** start Input for this task **

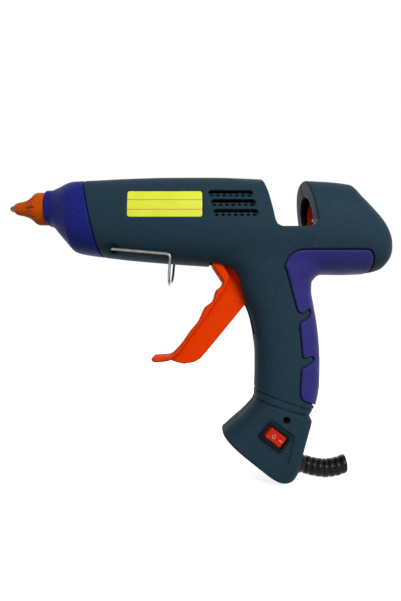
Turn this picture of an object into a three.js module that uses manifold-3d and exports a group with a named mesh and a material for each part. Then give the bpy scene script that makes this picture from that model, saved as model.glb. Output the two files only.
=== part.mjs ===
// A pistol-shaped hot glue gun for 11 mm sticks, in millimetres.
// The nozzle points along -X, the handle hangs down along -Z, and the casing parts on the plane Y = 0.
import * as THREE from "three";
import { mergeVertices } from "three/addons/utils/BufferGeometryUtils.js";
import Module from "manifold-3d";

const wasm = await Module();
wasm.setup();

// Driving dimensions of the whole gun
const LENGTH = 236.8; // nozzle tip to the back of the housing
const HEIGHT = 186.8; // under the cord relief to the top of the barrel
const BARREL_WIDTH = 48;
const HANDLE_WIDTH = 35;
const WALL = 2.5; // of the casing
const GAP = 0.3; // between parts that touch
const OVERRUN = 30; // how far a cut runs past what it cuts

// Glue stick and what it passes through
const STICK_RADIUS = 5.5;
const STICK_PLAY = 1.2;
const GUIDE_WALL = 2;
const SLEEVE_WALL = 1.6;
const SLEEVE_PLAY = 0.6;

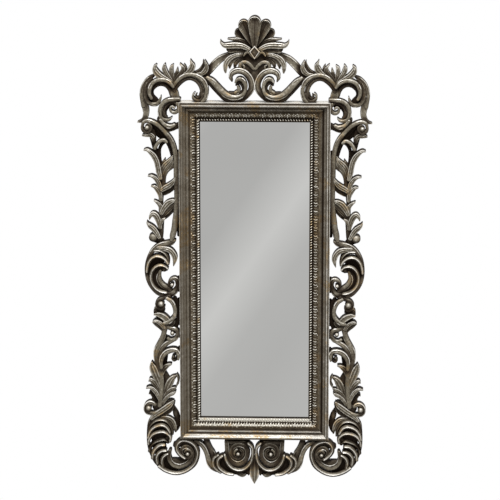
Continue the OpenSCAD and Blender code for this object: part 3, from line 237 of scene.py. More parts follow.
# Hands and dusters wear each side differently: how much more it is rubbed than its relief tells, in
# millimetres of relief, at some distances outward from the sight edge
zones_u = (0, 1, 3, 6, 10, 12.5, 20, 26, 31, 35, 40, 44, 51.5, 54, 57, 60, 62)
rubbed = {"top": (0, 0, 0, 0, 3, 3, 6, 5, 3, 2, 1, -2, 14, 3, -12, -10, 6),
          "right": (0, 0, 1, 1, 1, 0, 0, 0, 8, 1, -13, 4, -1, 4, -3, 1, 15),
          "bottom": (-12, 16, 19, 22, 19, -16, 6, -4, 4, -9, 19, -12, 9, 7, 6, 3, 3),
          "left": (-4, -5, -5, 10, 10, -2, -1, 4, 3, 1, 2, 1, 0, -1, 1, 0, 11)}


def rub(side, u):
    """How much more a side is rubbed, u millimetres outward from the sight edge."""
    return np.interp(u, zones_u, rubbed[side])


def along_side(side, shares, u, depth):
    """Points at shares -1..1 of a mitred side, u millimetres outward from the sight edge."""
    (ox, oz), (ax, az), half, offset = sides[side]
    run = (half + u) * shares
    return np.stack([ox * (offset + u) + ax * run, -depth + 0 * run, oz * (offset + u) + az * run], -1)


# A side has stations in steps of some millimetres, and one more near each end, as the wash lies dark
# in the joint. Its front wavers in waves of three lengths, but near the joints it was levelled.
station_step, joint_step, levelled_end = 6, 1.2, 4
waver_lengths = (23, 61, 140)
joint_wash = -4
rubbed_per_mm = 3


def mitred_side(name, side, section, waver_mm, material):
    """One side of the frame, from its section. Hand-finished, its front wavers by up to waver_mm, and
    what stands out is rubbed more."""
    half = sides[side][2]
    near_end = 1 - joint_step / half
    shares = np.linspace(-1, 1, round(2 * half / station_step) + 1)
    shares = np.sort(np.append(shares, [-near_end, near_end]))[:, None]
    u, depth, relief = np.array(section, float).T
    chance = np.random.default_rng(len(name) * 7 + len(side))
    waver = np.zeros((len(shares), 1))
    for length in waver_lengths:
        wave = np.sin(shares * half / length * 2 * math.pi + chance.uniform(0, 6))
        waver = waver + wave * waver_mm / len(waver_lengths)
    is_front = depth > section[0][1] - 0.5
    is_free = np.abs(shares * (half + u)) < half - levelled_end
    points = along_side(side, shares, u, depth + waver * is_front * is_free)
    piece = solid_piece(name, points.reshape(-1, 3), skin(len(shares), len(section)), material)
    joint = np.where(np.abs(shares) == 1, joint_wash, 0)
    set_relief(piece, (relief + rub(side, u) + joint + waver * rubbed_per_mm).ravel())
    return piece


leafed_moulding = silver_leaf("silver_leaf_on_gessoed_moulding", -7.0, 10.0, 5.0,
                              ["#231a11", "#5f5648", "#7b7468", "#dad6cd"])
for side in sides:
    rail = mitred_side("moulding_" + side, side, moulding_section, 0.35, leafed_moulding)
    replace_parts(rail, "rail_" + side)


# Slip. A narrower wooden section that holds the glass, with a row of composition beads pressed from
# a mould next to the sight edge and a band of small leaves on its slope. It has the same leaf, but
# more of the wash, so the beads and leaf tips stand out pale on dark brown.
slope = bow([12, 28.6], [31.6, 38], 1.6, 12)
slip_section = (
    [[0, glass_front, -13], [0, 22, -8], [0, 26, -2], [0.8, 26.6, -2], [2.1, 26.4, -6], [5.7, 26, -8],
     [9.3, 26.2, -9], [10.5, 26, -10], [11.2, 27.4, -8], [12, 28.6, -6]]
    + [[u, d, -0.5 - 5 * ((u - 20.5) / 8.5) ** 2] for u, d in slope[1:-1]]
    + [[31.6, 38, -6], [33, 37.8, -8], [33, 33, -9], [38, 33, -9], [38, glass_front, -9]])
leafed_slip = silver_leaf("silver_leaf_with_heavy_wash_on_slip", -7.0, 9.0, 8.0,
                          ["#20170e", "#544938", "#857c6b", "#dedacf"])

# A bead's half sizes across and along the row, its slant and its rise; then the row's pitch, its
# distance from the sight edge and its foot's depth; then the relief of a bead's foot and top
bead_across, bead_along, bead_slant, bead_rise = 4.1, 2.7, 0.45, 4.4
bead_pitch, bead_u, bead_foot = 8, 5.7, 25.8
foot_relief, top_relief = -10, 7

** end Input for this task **

▸ Task description
Print only the lines from the top of the data above down to the line holding "const SLEEVE_PLAY = 0.6;", inclusive.

▸ Result below
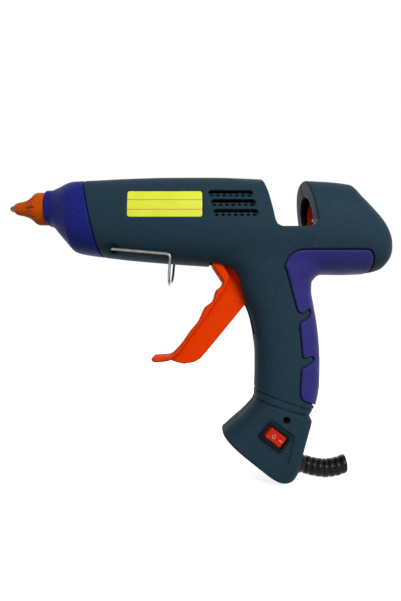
Turn this picture of an object into a three.js module that uses manifold-3d and exports a group with a named mesh and a material for each part. Then give the bpy scene script that makes this picture from that model, saved as model.glb. Output the two files only.
=== part.mjs ===
// A pistol-shaped hot glue gun for 11 mm sticks, in millimetres.
// The nozzle points along -X, the handle hangs down along -Z, and the casing parts on the plane Y = 0.
import * as THREE from "three";
import { mergeVertices } from "three/addons/utils/BufferGeometryUtils.js";
import Module from "manifold-3d";

const wasm = await Module();
wasm.setup();

// Driving dimensions of the whole gun
const LENGTH = 236.8; // nozzle tip to the back of the housing
const HEIGHT = 186.8; // under the cord relief to the top of the barrel
const BARREL_WIDTH = 48;
const HANDLE_WIDTH = 35;
const WALL = 2.5; // of the casing
const GAP = 0.3; // between parts that touch
const OVERRUN = 30; // how far a cut runs past what it cuts

// Glue stick and what it passes through
const STICK_RADIUS = 5.5;
const STICK_PLAY = 1.2;
const GUIDE_WALL = 2;
const SLEEVE_WALL = 1.6;
const SLEEVE_PLAY = 0.6;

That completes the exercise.